The three artists who made these videos use reenactment, role play, Brechtian theater, and Chinese shadow play, as well as corresponding speech, gestures, and body language, to expose fears, to condense social realities, and to interrogate economic interests. Public opinion is presented as a humorous monologue, social dramas are flattened into shadow theater, and a political speech on economic collaboration is recited by a child.

Rainer Ganahl, “I hate Karl Marx,” 2010

This video work by Rainer Ganahl is a reaction to the tendentious tone prevalent in German media coverage of China. A young woman, dressed in red shoes and a red coat, in fluent Mandarin denounces an iconic bust of Marx. The public space in Berlin’s Karl Marx Alley becomes a temporary stage for resentment. Referring to German angst, “I Hate Karl Marx” acts out an imagined Chinafication of Berlin, the whole country, people’s minds, and culture. In this video caricature, the addressee remains silent. Rainer Ganahl (born in 1961 in Bludenz, Austria) lives in Shanghai and New York.

Cao Fei, “Shadow Life,” 2011

The artist applies the technique of Chinese shadow theater, a traditional form of story-telling that has recently regained attention among video and performance artists. In this context of retrospection and reflection on something genuine and recognizable in Chinese artistic traditions, Cao Fei stages the puppets to comment on tensions in recent struggles. This commentary mixes with Cao’s childhood memories of the annual Spring Festival Gala on CCTV. The video consists of three distinct vignettes. The sequence entitled “Transmigration” shows workers and farmers moving through a forest of upwardly stretched arms. “A remake of a 2000 Russian pop hit serves as the sound track to this part—a farcical rejoinder to Mao’s cover of Marxism-Leninism,” explains the artist. Shadow play was invented in the Han Dynasty to bring a dead concubine back to life. So, historically, it relates the living to the dead. In “Shadow Life,” anonymous puppets—hands and arms—act out conflicting interests, instructions, and expectations using an old medium and yet without recourse to nostalgia.

Cao Fei (born in1978 in Guangzhou, China) lives in Beijing.
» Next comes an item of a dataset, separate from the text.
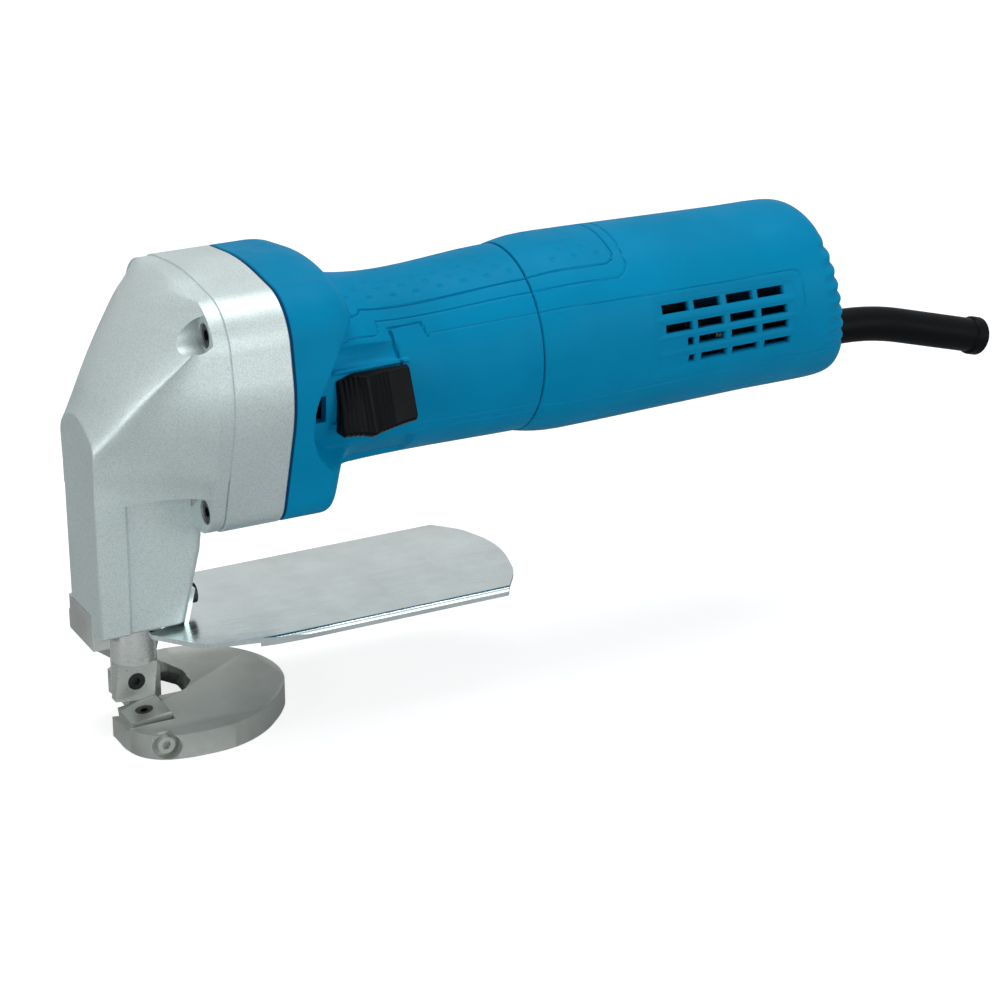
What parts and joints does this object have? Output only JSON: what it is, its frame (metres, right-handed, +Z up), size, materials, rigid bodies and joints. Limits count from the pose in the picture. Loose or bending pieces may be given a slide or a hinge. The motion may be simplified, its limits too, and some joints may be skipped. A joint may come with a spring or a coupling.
{
  "type": "electric sheet metal shear",
  "caption": "Corded electric shear for sheet metal: round blue motor grip, silver gear head, steel foot with square indexable blades and a chip deflector.",
  "frame": {"origin": "on the flat underside of the foot, on the tool's middle plane and 90 mm ahead of the seam between motor housing and rear cover", "axes": "+X runs back along the motor axis from the cutting head to the cord, +Z is up along the ram, +Y is to the tool's left when looking along the cut (away from the switch)"},
  "size_m": [0.3163, 0.0752, 0.1392],
  "materials": {
    "cast_head": "silver hammered enamel on cast aluminium",
    "blue_shell": "fine-grained moulded polyamide",
    "seal": "dark blue seal",
    "black_rubber": "soft black rubber",
    "black_plastic": "moulded black",
    "black_screw": "black oxide",
    "bright_screw": "zinc plated",
    "foot_steel": "machined and blasted steel",
    "blade_steel": "ground tool steel",
    "sheet_steel": "polished stainless sheet",
    "ground_steel": "ground",
    "die_cast": "bare die casting",
    "bronze": "sintered bronze",
    "laminations": "stacked sheet",
    "copper_wire": "enamelled copper wire",
    "carbon": "pressed carbon",
    "spring_steel": "wire",
    "yellow_film": "film capacitor case"
  },
  "bodies": {
    "root": {"gear_housing": "cast_head", "housing_gasket": "seal", "motor_housing": "blue_shell", "rear_cover": "blue_shell", "bearing_flange": "die_cast", "crank_bearing_plate": "die_cast", "bearing_plate_screws": "bright_screw", "crank_rear_bush": "bronze", "ram_guide_bush": "bronze", "ram_wiper_seal": "black_rubber", "front_bearing_outer_ring": "ground_steel", "rear_bearing_outer_ring": "ground_steel", "crank_bearing_outer_ring": "ground_steel", "rear_bearing_sleeve": "black_rubber", "gear_housing_screws": "black_screw", "rear_cover_screw": "black_screw", "foot": "foot_steel", "foot_screws": "black_screw", "lower_blade": "blade_steel", "lower_blade_screw": "black_screw", "blade_adjusting_screw": "black_screw", "deflector": "sheet_steel", "deflector_screw": "black_screw", "stator_core": "laminations", "stator_windings": "copper_wire", "brush_holders": "bronze", "carbon_brushes": "carbon", "brush_springs": "spring_steel", "switch_module": "black_plastic", "suppression_capacitor": "yellow_film", "cord_clamp": "black_plastic", "cord_boot": "black_rubber", "cord_clamp_screws": "bright_screw"},
    "armature": {"armature_shaft": "ground_steel", "armature_core": "laminations", "armature_windings": "copper_wire", "commutator": "copper_wire", "fan": "black_plastic", "pinion": "ground_steel", "front_bearing_inner_ring": "ground_steel", "rear_bearing_inner_ring": "ground_steel"},
    "crank": {"crank_shaft": "ground_steel", "drive_gear": "ground_steel", "gear_retaining_ring": "ground_steel", "crank_bearing_inner_ring": "ground_steel", "eccentric_roller": "ground_steel"},
    "ram": {"ram": "ground_steel", "upper_blade": "blade_steel", "upper_blade_screw": "black_screw"},
    "switch_slider": {"switch_slider": "black_plastic"},
    "switch_button": {"switch_button": "black_plastic"}
  },
  "joints": [
    {"name": "crank_spin", "type": "hinge", "parent": "root", "child": "crank", "pos_m": [-0.005, 0, 0.0845], "axis": [1, 0, 0], "continuous": true},
    {"name": "armature_spin", "type": "hinge", "parent": "root", "child": "armature", "pos_m": [0.06, 0, 0.102], "axis": [1, 0, 0], "continuous": true},
    {"name": "ram_slide", "type": "slide", "parent": "root", "child": "ram", "axis": [0, 0, 1], "range_m": [-0.0018, 0.0018]},
    {"name": "switch_slide", "type": "slide", "parent": "root", "child": "switch_slider", "axis": [-1, 0, 0], "range_m": [0, 0.005], "stiffness_N_per_m": 400},
    {"name": "switch_rock", "type": "hinge", "parent": "switch_slider", "child": "switch_button", "pos_m": [0.032, -0.0336, 0.102], "axis": [0, 0, -1], "range_deg": [0, 2.5], "stiffness_Nm_per_rad": 0.2}
  ],
  "couplings": [
    {"joint": "armature_spin", "follows": "crank_spin", "ratio": -5.4444}
  ]
}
Li Songhua, “Keynote Speech,” 2005

In this video, a little boy reenacts a speech delivered by former Chinese President Hu Jintao at the Fortune Global Forum in Beijing in 2005, the theme of which was “China and the New Asian Century” (Xi Jinping gave the congratulatory message at last year’s meeting). The forum is a business networking event for multinational and Chinese CEOs, sponsored by Time Warner.

Li Songhua and his wife spent weeks teaching their four-year-old son to recite the speech. How does the child’s voice change the perception of the text? How is he actually capable of reading such a complicated text? What does it mean in terms of ideology and education? Says Li, “It’s very much like recitations of the classics in Chinese antiquity. Kids can recognize the figure of the characters, and can pronounce them, but they don’t understand what the words mean. But adults believe that what a child memorizes will awaken in him some day when he is grown.”

The film plays on clichés about Asian parents obsessively drilling their children, favoring repetition and imitation over understanding and independent thought. But by treating the political text as a piece of cultural heritage, Li Songhua ironically subverts its message.

Li Songhua (born in 1969 in Beijing, China) lives in Beijing.